**Material for this exercise**
##########
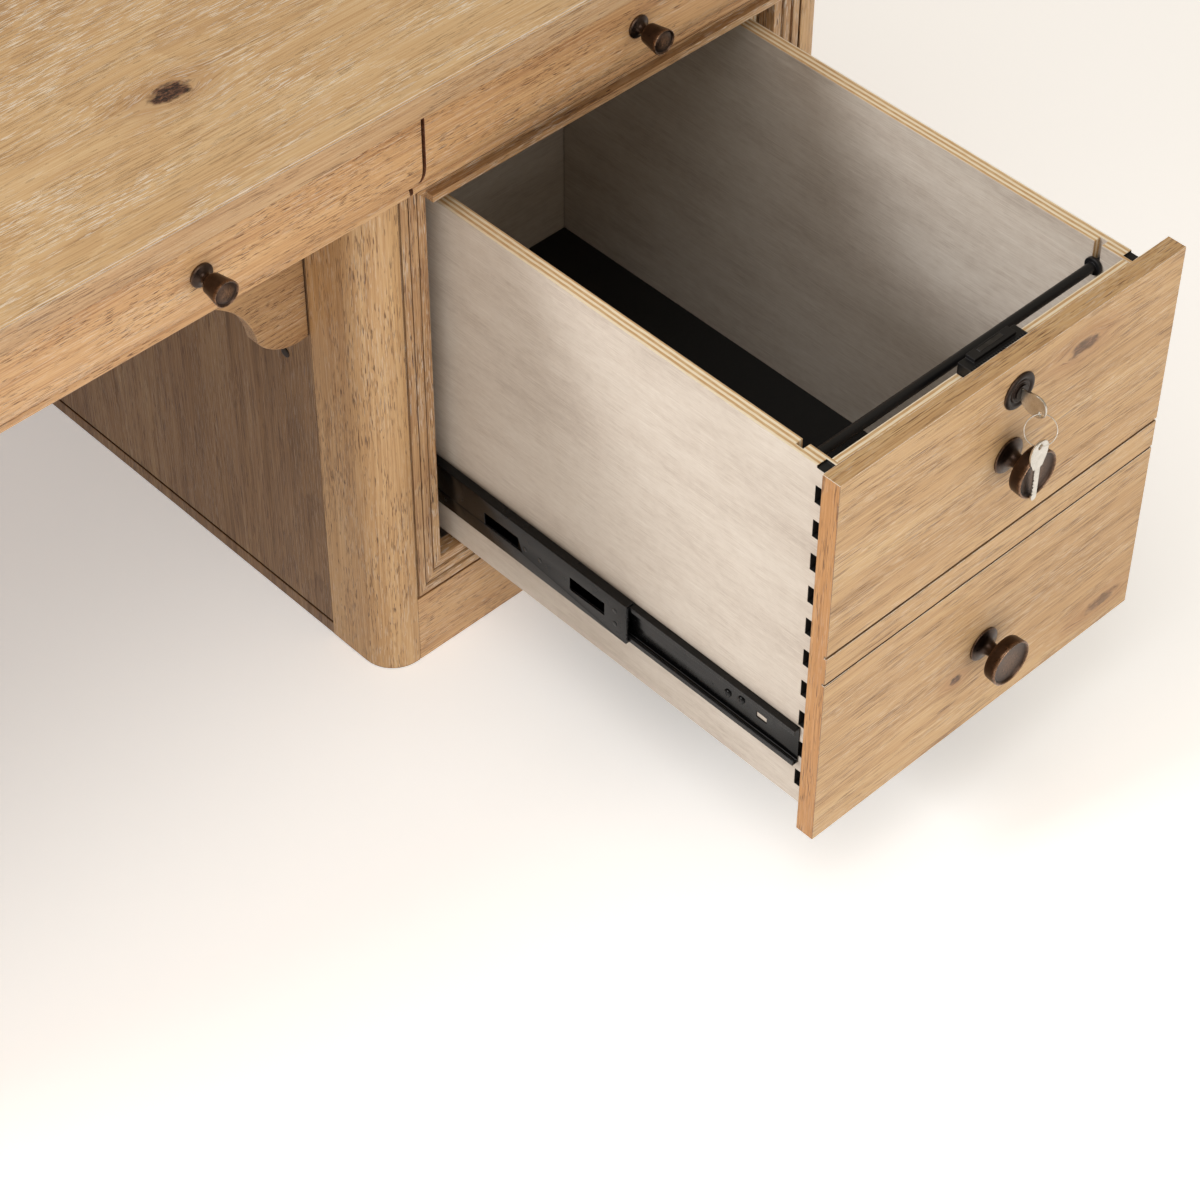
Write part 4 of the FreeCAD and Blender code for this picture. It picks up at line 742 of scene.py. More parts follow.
##########
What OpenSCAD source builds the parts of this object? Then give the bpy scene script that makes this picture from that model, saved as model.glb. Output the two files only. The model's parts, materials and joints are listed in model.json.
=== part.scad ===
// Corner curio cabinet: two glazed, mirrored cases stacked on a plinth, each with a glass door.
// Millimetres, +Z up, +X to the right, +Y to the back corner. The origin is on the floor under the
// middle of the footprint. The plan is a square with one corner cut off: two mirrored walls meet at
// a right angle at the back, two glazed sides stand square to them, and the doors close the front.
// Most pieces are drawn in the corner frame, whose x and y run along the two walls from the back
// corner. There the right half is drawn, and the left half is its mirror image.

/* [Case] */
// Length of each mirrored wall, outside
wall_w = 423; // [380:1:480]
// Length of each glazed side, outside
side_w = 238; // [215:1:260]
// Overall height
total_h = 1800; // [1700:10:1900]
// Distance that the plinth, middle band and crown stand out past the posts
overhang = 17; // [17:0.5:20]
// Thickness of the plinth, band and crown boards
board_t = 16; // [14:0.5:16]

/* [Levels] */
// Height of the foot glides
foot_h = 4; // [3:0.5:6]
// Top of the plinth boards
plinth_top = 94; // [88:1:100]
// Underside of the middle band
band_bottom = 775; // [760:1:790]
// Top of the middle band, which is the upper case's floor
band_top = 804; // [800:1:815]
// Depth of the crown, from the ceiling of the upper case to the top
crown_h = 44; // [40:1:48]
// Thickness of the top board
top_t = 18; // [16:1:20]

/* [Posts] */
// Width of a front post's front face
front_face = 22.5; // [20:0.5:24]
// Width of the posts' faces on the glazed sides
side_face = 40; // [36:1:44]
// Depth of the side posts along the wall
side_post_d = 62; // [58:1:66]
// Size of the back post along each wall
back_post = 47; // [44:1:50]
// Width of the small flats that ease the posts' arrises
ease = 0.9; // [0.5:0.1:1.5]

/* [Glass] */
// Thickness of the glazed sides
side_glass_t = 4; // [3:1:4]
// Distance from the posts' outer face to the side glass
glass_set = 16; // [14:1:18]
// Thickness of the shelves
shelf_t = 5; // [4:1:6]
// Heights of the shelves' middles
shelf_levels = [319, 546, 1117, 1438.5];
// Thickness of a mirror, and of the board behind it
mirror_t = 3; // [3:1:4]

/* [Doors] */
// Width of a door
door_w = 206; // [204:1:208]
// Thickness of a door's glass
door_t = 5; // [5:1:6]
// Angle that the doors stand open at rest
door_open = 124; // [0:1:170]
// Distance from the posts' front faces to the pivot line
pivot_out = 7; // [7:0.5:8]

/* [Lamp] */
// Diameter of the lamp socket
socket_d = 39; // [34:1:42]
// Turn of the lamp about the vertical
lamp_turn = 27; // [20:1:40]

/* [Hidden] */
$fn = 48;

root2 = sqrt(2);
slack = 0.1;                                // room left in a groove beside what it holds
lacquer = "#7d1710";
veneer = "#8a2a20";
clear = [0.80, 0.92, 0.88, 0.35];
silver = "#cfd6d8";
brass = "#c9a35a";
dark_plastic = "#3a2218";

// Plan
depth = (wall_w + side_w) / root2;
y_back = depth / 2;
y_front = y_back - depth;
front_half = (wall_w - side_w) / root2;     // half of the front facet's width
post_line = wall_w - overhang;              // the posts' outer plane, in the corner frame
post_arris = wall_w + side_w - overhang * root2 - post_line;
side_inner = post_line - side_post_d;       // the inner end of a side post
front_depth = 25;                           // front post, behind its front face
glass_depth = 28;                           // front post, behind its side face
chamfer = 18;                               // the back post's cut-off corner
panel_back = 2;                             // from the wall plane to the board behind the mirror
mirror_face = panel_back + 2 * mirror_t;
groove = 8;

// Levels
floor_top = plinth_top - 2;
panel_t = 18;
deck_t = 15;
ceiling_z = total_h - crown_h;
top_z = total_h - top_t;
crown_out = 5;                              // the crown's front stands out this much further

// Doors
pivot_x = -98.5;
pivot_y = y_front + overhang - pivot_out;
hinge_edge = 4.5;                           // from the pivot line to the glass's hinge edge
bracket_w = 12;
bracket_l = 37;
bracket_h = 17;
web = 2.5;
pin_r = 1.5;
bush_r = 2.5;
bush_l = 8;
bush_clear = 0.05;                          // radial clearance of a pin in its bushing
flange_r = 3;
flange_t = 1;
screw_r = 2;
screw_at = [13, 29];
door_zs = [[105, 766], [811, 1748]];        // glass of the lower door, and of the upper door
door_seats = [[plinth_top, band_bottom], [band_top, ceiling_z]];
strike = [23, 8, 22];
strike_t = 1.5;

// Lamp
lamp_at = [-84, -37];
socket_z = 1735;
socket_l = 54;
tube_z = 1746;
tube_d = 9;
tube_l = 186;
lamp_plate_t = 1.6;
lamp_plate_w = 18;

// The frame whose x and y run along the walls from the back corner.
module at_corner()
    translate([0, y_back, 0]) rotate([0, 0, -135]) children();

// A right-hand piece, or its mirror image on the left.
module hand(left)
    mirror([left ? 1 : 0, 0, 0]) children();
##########
Retype, in the same exact form, the lines of the material above from the line holding "What OpenSCAD source" through the line holding "board_t = 16; // [14:0.5:16]".

What OpenSCAD source builds the parts of this object? Then give the bpy scene script that makes this picture from that model, saved as model.glb. Output the two files only. The model's parts, materials and joints are listed in model.json.
=== part.scad ===
// Corner curio cabinet: two glazed, mirrored cases stacked on a plinth, each with a glass door.
// Millimetres, +Z up, +X to the right, +Y to the back corner. The origin is on the floor under the
// middle of the footprint. The plan is a square with one corner cut off: two mirrored walls meet at
// a right angle at the back, two glazed sides stand square to them, and the doors close the front.
// Most pieces are drawn in the corner frame, whose x and y run along the two walls from the back
// corner. There the right half is drawn, and the left half is its mirror image.

/* [Case] */
// Length of each mirrored wall, outside
wall_w = 423; // [380:1:480]
// Length of each glazed side, outside
side_w = 238; // [215:1:260]
// Overall height
total_h = 1800; // [1700:10:1900]
// Distance that the plinth, middle band and crown stand out past the posts
overhang = 17; // [17:0.5:20]
// Thickness of the plinth, band and crown boards
board_t = 16; // [14:0.5:16]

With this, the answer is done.